#### What is required
Copy the lines below verbatim, but only from the line containing "obj.data.transform(world)" through the end of the data.

* * * * * * * * *

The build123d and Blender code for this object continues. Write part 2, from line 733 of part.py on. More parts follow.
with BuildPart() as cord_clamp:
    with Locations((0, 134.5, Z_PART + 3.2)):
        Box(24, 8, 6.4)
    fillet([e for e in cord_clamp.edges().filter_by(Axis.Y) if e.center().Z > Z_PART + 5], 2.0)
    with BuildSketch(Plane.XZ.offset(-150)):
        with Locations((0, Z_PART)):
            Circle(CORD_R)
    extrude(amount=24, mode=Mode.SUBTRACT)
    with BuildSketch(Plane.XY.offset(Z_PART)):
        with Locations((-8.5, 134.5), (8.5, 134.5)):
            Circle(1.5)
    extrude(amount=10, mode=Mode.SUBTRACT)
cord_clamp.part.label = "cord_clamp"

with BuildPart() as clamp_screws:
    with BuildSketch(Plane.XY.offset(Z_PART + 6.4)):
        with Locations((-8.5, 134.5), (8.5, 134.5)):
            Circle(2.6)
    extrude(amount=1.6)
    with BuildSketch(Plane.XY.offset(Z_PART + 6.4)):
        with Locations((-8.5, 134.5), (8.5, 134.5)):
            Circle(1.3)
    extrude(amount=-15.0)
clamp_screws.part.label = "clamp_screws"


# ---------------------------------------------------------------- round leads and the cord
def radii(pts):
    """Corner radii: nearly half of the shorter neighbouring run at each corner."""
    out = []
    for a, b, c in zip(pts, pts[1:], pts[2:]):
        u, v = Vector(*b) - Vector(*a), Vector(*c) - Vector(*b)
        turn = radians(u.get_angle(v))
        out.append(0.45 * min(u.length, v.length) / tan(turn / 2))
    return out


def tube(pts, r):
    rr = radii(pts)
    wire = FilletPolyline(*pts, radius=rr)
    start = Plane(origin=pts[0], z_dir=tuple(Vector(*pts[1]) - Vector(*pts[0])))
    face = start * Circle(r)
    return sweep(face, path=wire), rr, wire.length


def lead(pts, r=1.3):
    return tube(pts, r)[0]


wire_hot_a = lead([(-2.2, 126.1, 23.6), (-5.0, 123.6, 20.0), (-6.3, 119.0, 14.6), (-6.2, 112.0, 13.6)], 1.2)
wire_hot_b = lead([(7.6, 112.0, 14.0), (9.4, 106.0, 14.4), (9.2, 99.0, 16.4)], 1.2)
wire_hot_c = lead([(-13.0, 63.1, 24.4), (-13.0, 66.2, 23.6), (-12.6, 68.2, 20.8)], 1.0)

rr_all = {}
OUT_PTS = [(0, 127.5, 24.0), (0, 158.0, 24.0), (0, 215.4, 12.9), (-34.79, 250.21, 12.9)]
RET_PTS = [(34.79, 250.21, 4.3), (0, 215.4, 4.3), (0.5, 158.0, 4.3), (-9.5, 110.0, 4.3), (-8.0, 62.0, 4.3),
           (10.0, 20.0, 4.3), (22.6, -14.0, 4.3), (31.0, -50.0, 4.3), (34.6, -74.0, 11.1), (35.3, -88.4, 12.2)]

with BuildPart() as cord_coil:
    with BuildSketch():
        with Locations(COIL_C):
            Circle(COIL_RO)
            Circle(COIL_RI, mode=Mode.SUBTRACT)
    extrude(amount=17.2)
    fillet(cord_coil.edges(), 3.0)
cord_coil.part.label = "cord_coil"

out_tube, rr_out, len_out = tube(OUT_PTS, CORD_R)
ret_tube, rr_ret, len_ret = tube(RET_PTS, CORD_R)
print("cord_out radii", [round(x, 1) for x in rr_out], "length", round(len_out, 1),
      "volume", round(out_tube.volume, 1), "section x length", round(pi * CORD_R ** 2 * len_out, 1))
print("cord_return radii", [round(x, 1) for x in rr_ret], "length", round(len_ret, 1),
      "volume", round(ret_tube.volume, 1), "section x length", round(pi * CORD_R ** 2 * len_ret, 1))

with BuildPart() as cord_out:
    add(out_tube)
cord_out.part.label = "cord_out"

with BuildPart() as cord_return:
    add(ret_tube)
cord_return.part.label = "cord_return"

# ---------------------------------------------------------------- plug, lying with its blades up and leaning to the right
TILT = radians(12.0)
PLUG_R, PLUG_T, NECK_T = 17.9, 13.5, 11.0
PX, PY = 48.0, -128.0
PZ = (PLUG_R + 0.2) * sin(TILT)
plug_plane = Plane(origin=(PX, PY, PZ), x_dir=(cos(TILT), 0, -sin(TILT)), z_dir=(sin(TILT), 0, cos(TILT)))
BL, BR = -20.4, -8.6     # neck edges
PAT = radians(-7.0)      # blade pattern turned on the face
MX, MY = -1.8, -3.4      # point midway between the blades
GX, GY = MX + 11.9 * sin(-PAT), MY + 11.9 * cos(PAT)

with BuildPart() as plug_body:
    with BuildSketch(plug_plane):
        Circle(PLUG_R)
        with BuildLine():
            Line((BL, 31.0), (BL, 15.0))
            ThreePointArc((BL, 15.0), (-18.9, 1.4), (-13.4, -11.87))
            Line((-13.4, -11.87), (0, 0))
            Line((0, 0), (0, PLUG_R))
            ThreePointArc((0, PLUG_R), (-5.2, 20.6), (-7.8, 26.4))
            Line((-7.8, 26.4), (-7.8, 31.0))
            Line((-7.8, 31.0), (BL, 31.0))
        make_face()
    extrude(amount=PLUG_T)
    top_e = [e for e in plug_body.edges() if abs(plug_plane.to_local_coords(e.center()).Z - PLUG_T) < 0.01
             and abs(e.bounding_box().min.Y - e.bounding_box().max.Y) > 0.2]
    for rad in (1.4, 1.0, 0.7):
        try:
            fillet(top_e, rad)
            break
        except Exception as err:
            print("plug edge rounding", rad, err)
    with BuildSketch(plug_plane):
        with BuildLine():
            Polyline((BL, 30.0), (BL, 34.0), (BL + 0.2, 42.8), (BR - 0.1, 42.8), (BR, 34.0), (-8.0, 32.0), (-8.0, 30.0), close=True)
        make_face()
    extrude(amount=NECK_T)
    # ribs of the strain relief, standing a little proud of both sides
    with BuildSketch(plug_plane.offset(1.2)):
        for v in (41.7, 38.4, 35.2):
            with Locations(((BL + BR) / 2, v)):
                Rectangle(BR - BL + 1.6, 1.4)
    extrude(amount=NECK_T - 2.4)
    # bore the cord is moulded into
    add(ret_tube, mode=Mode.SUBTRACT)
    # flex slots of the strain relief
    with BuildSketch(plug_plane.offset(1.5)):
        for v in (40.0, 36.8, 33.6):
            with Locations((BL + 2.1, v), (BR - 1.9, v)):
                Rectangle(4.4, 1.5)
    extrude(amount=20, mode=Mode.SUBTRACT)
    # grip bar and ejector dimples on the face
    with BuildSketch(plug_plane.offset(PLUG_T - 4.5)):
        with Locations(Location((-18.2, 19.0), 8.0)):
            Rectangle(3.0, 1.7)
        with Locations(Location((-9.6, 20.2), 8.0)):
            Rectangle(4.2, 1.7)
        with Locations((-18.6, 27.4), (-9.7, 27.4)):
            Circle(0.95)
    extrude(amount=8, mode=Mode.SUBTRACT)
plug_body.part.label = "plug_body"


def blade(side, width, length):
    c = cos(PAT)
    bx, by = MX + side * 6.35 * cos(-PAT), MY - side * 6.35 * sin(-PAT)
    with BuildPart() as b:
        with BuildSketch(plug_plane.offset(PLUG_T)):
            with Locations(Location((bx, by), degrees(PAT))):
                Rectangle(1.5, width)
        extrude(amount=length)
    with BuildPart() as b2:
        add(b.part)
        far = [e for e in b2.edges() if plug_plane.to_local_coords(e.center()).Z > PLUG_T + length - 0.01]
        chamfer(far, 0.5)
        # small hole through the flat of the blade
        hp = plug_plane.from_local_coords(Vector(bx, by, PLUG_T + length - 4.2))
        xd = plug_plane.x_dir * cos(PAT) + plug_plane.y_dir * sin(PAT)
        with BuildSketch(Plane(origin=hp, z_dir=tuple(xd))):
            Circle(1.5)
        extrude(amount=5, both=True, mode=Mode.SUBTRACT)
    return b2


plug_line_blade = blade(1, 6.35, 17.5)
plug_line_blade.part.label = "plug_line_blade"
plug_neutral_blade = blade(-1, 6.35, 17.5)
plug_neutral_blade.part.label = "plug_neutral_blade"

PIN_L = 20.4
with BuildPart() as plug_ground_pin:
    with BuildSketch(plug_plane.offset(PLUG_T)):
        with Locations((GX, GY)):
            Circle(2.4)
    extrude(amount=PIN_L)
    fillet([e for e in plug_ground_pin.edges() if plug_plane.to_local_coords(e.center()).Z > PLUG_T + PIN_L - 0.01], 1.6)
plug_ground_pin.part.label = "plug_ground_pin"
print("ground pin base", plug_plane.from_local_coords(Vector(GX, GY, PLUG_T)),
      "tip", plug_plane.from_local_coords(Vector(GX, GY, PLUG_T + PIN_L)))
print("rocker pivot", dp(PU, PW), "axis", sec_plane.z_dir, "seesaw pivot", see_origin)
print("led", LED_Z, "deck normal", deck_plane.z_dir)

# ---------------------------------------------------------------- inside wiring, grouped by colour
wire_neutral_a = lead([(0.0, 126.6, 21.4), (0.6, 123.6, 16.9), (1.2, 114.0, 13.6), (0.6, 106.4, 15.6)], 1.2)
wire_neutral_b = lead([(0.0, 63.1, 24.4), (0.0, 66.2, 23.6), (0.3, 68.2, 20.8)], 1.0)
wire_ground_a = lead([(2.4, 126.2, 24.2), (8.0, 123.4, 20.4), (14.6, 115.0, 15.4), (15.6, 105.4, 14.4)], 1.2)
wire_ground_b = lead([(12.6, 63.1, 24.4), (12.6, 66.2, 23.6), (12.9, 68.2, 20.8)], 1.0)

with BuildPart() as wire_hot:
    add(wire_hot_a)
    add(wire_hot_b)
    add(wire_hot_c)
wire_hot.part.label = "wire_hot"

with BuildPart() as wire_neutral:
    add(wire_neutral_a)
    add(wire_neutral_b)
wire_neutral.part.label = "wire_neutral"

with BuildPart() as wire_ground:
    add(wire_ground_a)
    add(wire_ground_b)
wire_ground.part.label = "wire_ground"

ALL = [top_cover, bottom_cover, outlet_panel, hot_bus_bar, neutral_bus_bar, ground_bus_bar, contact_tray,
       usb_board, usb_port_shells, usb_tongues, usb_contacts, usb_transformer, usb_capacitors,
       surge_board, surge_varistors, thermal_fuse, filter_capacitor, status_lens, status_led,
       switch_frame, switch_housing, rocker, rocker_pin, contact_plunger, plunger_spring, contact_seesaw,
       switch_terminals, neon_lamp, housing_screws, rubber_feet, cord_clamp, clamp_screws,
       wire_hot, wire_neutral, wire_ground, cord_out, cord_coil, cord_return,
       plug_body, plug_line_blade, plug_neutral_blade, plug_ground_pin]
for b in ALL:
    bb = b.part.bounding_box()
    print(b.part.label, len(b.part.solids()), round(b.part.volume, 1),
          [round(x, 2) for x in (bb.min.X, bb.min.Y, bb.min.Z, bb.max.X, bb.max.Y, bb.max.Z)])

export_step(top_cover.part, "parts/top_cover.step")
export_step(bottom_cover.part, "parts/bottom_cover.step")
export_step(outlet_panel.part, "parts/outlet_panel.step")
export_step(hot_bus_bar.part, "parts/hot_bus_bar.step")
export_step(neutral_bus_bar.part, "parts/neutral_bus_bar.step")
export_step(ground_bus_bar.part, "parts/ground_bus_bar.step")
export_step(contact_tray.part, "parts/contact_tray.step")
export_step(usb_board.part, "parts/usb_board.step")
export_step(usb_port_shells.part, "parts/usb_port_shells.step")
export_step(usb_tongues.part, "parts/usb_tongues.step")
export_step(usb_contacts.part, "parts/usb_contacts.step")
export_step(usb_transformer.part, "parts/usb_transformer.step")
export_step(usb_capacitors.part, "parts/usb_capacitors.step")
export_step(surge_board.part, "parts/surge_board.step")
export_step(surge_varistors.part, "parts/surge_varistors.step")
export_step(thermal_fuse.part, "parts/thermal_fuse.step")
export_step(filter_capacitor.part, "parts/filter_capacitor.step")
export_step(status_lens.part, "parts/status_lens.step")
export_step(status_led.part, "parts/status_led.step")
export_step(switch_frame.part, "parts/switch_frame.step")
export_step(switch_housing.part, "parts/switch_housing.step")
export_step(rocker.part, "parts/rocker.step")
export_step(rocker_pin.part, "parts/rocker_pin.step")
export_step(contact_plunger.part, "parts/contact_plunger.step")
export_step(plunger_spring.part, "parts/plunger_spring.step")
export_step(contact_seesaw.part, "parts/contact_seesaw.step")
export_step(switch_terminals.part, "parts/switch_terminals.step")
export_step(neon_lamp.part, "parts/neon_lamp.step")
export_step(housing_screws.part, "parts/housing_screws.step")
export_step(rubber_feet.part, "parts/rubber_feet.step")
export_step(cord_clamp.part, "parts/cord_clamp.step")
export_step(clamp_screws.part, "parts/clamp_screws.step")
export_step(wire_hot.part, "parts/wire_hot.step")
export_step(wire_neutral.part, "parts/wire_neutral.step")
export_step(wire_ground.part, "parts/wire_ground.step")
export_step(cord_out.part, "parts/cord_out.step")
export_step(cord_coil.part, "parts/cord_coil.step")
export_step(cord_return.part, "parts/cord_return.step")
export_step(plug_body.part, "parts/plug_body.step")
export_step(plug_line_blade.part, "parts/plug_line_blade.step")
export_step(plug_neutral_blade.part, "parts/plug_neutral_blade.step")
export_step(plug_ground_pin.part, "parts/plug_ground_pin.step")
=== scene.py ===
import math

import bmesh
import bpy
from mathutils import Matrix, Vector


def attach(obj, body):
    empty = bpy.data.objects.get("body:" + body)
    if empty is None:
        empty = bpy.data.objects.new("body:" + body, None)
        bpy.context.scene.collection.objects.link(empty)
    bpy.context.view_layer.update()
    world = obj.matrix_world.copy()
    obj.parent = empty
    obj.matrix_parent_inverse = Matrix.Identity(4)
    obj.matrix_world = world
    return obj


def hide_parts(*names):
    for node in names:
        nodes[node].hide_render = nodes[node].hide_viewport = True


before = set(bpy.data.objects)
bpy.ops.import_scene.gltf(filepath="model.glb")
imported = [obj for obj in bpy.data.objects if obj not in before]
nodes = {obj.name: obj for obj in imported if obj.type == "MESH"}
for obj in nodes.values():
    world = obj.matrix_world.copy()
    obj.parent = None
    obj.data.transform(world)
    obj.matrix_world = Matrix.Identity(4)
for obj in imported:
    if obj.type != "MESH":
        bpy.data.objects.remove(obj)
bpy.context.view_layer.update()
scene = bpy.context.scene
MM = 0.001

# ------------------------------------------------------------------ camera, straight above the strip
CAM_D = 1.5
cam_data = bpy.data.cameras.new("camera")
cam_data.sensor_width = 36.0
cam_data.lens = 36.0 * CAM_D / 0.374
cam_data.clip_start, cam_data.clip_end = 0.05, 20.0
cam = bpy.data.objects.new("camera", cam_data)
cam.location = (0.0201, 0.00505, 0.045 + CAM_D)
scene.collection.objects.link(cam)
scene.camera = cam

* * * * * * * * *

#### Exercise answer
    obj.data.transform(world)
    obj.matrix_world = Matrix.Identity(4)
for obj in imported:
    if obj.type != "MESH":
        bpy.data.objects.remove(obj)
bpy.context.view_layer.update()
scene = bpy.context.scene
MM = 0.001

# ------------------------------------------------------------------ camera, straight above the strip
CAM_D = 1.5
cam_data = bpy.data.cameras.new("camera")
cam_data.sensor_width = 36.0
cam_data.lens = 36.0 * CAM_D / 0.374
cam_data.clip_start, cam_data.clip_end = 0.05, 20.0
cam = bpy.data.objects.new("camera", cam_data)
cam.location = (0.0201, 0.00505, 0.045 + CAM_D)
scene.collection.objects.link(cam)
scene.camera = cam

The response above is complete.